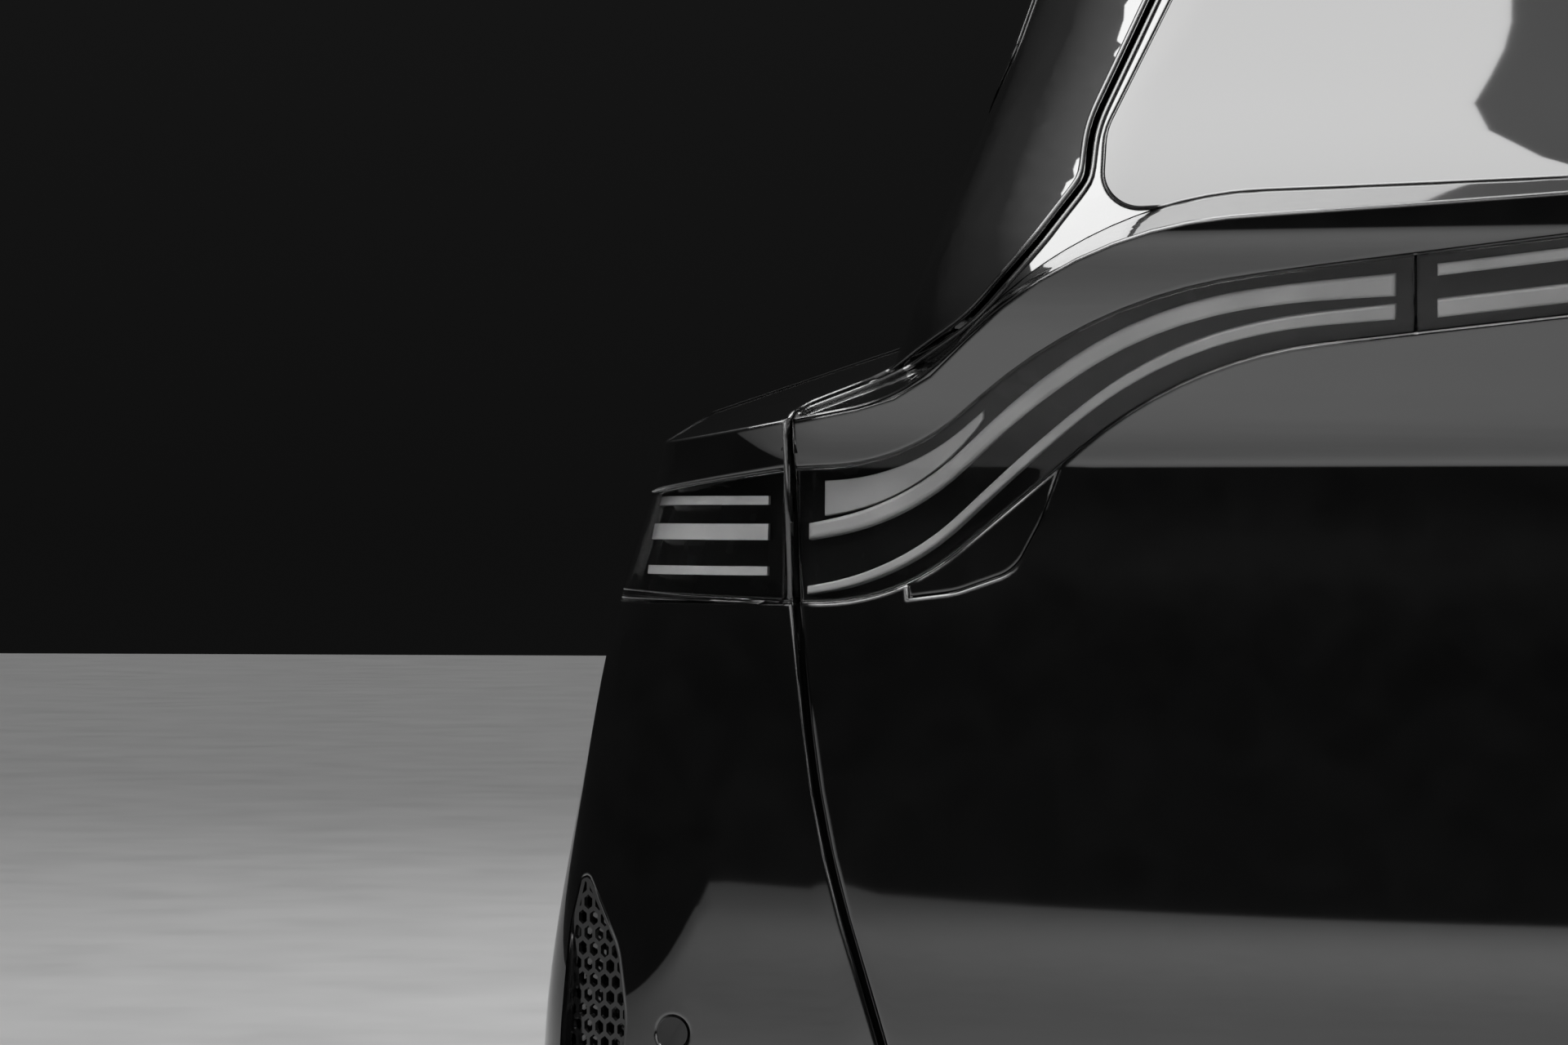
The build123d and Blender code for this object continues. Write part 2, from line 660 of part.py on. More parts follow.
with BuildPart() as corner_grilles:
    add(plate_pair)
corner_grilles.part.label = "corner_grilles"
export_step(corner_grilles.part, "parts/corner_grilles.step")

sensor_pair = mirrored((low_outer & sensor_prisms(SENSOR_R)) - tray_front_fit)
with BuildPart() as parking_sensors:
    add(sensor_pair)
parking_sensors.part.label = "parking_sensors"
export_step(parking_sensors.part, "parts/parking_sensors.step")

reflector_pair = mirrored((low_outer & reflector_fit) - tray_front_fit)
with BuildPart() as rear_reflectors:
    add(reflector_pair)
rear_reflectors.part.label = "rear_reflectors"
export_step(rear_reflectors.part, "parts/rear_reflectors.step")

# Inside: the frame behind the tailgate's edge with its seal, floor, side trims
above_sill = [(-1100, FLOOR_TOP, 0), (1100, FLOOR_TOP, 0), (1100, 1200, 0), (-1100, 1200, 0)]
frame_hole = cut_prism(gate_rows, -LIP) & cut_prism(above_sill)
frame_band = (cut_prism(gate_rows, FRAME_REACH) & gate_side & right_half) - frame_hole
sill_drop = block(0, SILL_HALF, -1000, -300, LOWER_TRIM_Z - 100, FLOOR_TOP)
low_fit = lower_body(WALL + PANEL_FIT)
low_frame_back = lower_body(FRAME_BACK)
swept = (cut_prism(gate_rows, SHUT_GAP) & gate_side) - rebate
right_band = (inner_fit & frame_band) - frame_back - swept
right_sill = (low_fit & sill_drop) - low_frame_back - swept
frame_pair = mirrored(right_band + right_sill)
with BuildPart() as aperture_frame:
    add(frame_pair)
aperture_frame.part.label = "aperture_frame"
export_step(aperture_frame.part, "parts/aperture_frame.step")

seal_band = (cut_prism(gate_rows, -SEAL_OUT) - cut_prism(gate_rows, -SEAL_IN)) & gate_side & right_half
seal_pair = mirrored((envelope(WALL + SEAL_GAP) & seal_band) - envelope(SEAL_BACK - PANEL_FIT))
with BuildPart() as aperture_seal:
    add(seal_pair)
aperture_seal.part.label = "aperture_seal"
export_step(aperture_seal.part, "parts/aperture_seal.step")

floor_slab = block(-1100, 1100, -1000, 0, FLOOR_TOP - FLOOR_THICKNESS, FLOOR_TOP)
floor_board = lower_body(FRAME_BACK + PANEL_FIT) & floor_slab
with BuildPart() as load_floor:
    add(floor_board)
load_floor.part.label = "load_floor"
export_step(load_floor.part, "parts/load_floor.step")

trim_span = block(0, 1100, -1000, 0, -360, SIDE_TRIM_TOP) - cut_prism(gate_rows, FRAME_REACH + PANEL_FIT)
trim_span = trim_span - block(-1, SILL_HALF + PANEL_FIT, -1000, -300, -400, 0)
trim_pair = mirrored((low_fit & trim_span) - low_frame_back)
with BuildPart() as side_trims:
    add(trim_pair)
side_trims.part.label = "side_trims"
export_step(side_trims.part, "parts/side_trims.step")

# Latch in the tailgate and its striker on the frame
slot_half, slot_rear, slot_high = LATCH_SLOT
latch_block = block(-latch_half, latch_half, latch_rear, -500, latch_low, latch_high)
latch_slot = block(
    -slot_half, slot_half, slot_rear, -500, STRIKER_Z - slot_high, STRIKER_Z + slot_high
)
latch_case = latch_block - inner - latch_slot
with BuildPart() as tailgate_latch:
    add(latch_case)
tailgate_latch.part.label = "tailgate_latch"
export_step(tailgate_latch.part, "parts/tailgate_latch.step")

with BuildPart() as striker_wire:
    with BuildLine() as wire_path:
        FilletPolyline(
            (-STRIKER_HALF, -560, STRIKER_Z),
            (-STRIKER_HALF, STRIKER_REAR_Y, STRIKER_Z),
            (STRIKER_HALF, STRIKER_REAR_Y, STRIKER_Z),
            (STRIKER_HALF, -560, STRIKER_Z),
            radius=6,
        )
    with BuildSketch(Plane((-STRIKER_HALF, -560, STRIKER_Z), x_dir=(1, 0, 0), z_dir=(0, -1, 0))):
        Circle(STRIKER_R)
    sweep(path=wire_path.wires()[0])
striker_loop = striker_wire.part - rebate
with BuildPart() as latch_striker:
    add(striker_loop)
latch_striker.part.label = "latch_striker"
export_step(latch_striker.part, "parts/latch_striker.step")

# Hinges
knuckle_half = KNUCKLE_WIDTH / 2
base_out = knuckle_half + 1 + KNUCKLE_WIDTH
hinge_base = x_cylinder(PIN_R, HINGE_X - base_out, HINGE_X + base_out, HINGE_Y, HINGE_Z)
for x0, x1 in ((-base_out, -knuckle_half - 1), (knuckle_half + 1, base_out)):
    hinge_base += x_cylinder(KNUCKLE_R, HINGE_X + x0, HINGE_X + x1, HINGE_Y, HINGE_Z)
    hinge_base += block(
        HINGE_X + x0, HINGE_X + x1, HINGE_Y, ROOF_END_Y - PANEL_FIT, HINGE_Z - KNUCKLE_R, HINGE_Z + KNUCKLE_R
    )
hinge_arm = x_cylinder(KNUCKLE_R, HINGE_X - knuckle_half, HINGE_X + knuckle_half, HINGE_Y, HINGE_Z)
hinge_arm += block(
    HINGE_X - knuckle_half, HINGE_X + knuckle_half, GATE_FRONT_Y + PANEL_FIT, HINGE_Y,
    HINGE_Z - KNUCKLE_R, HINGE_Z + KNUCKLE_R - 2,
)
hinge_arm += block(
    HINGE_X - 20, HINGE_X + 20, GATE_FRONT_Y + PANEL_FIT, GATE_FRONT_Y + 4, 940, HINGE_Z + KNUCKLE_R - 2
)
hinge_arm -= x_cylinder(PIN_R + PIN_CLEARANCE, HINGE_X - 30, HINGE_X + 30, HINGE_Y, HINGE_Z)
hinge_base_pair = mirrored(hinge_base)
hinge_arm_pair = mirrored(hinge_arm)
with BuildPart() as hinge_bases:
    add(hinge_base_pair)
hinge_bases.part.label = "hinge_bases"
export_step(hinge_bases.part, "parts/hinge_bases.step")

with BuildPart() as hinge_arms:
    add(hinge_arm_pair)
hinge_arms.part.label = "hinge_arms"
export_step(hinge_arms.part, "parts/hinge_arms.step")
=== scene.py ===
import json
import math

import bpy
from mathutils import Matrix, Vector
from mathutils.geometry import delaunay_2d_cdt


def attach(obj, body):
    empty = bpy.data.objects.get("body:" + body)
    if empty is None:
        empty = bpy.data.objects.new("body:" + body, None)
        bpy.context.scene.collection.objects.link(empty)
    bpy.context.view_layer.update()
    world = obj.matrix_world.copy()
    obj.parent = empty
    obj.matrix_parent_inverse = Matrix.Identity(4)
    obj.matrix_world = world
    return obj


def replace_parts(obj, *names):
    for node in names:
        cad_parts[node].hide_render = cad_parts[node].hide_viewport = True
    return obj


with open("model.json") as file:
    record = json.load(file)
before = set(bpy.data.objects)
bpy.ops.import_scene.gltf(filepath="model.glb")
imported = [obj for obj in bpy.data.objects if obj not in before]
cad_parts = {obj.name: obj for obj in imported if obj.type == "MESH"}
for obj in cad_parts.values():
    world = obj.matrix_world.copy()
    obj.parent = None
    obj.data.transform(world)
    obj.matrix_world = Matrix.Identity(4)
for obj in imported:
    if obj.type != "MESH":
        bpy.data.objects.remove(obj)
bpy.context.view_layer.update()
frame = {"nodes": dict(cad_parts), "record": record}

NODES = frame["nodes"]

# Places and sizes are in millimetres until add_piece makes a mesh; lights and camera in metres.
# Plan outlines of the body and the cabin: height, half width, reach rearwards, corner radius
BODY = (
    (-370, 940, 560, 130), (-230, 968, 616, 150), (-50, 976, 636, 160), (120, 949, 632, 165),
    (250, 922, 626, 165), (345, 893, 618, 160), (440, 874, 636, 150), (560, 857, 642, 140),
)
CABIN = (
    (360, 745, 478, 170), (480, 712, 452, 170), (600, 665, 380, 165), (760, 612, 280, 150),
    (920, 556, 185, 105), (1060, 500, 130, 55),
)
BOW = 3240.0               # radius of the tail's bow in plan
TAPER = math.tan(math.radians(5))
SIDE_ANGLE = math.radians(85)
MIN_CORNER = 8
# Perimeter from the middle of the tail: end of the bow, end of the corner, front cut
U_BOW, U_CORNER, U_FRONT = 785.0, 1030.0, 1470.0
U_END = U_FRONT - 3        # the skins' front edge
# Deck between body and cabin: x and z of its profile at the rear, at the front, corner radius
DECK_REAR_Y, DECK_DEPTH = -700, 760
DECK = (
    (0, 524, 0, 592, 1500), (540, 480, 560, 600, 300), (668, 364, 690, 460, 130),
    (838, 338, 900, 388, 60), (1000, 190, 1010, 300, 0),
)
# Outlines seen from behind: x, z, corner radius
GATE = (
    (662, -106, 42), (724, 97, 700), (740, 246, 0), (747, 378, 8), (640, 441, 110),
    (592, 495, 60), (557, 542, 25), (556, 580, 90), (396, 966, 30),
)
GLASS = ((0, 554, 0), (370, 525, 900), (548, 519, 28), (548, 578, 48), (392, 930, 40))
WAVE_UPPER = ((0, 510, 1500), (535, 449, 350), (668, 340, 150), (760, 336, 0))
WAVE_LOWER = ((760, 246, 0), (672, 247, 150), (478, 407, 300), (0, 457, 1500))
COVER = ((560, 341, 0), (575, 300, 60), (592, 268, 30), (632, 254, 60), (664, 250, 0), (668, 300, 0))
SIDE_LAMP = ((751, 336, 6), (930, 312, 0), (930, 254, 0), (750, 247, 6))
VENT = (
    (901, 62, 5), (871, 8, 50), (864, -40, 80), (872, -120, 100),
    (886, -178, 12), (908, -182, 12), (919, -70, 260), (912, 20, 80),
)
SENSORS = ((829.0, -47.0), (300.0, -155.0))
SENSOR_RADIUS = 11.4
REFLECTOR_CUT = (560, 720, -190, -160)
PLATE_RECESS = ((-185, 30, 4), (185, 30, 4), (185, 214, 4), (-185, 214, 4))
BUMPER_FOOT, BUMPER_TOP, PANEL_FOOT = -205.0, 246.5, 247.2
SHUT_GAP = 5
FIT = 0.3                  # gap round a lens or a glass
MIDDLE_HALF, SIDE_START = 327, 329     # split between the middle and the side lenses
WAVE_REACH, WAVE_ZONE = 760, (200, 600)
COVER_FIT, COVER_ROLL, COVER_WALL = 0.8, 1.2, 3.8
CABIN_FOOT, BODY_TOP, DECK_FRONT_Y = 362, 555, 60.0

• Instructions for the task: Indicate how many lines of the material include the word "data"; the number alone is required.

• Reply: 6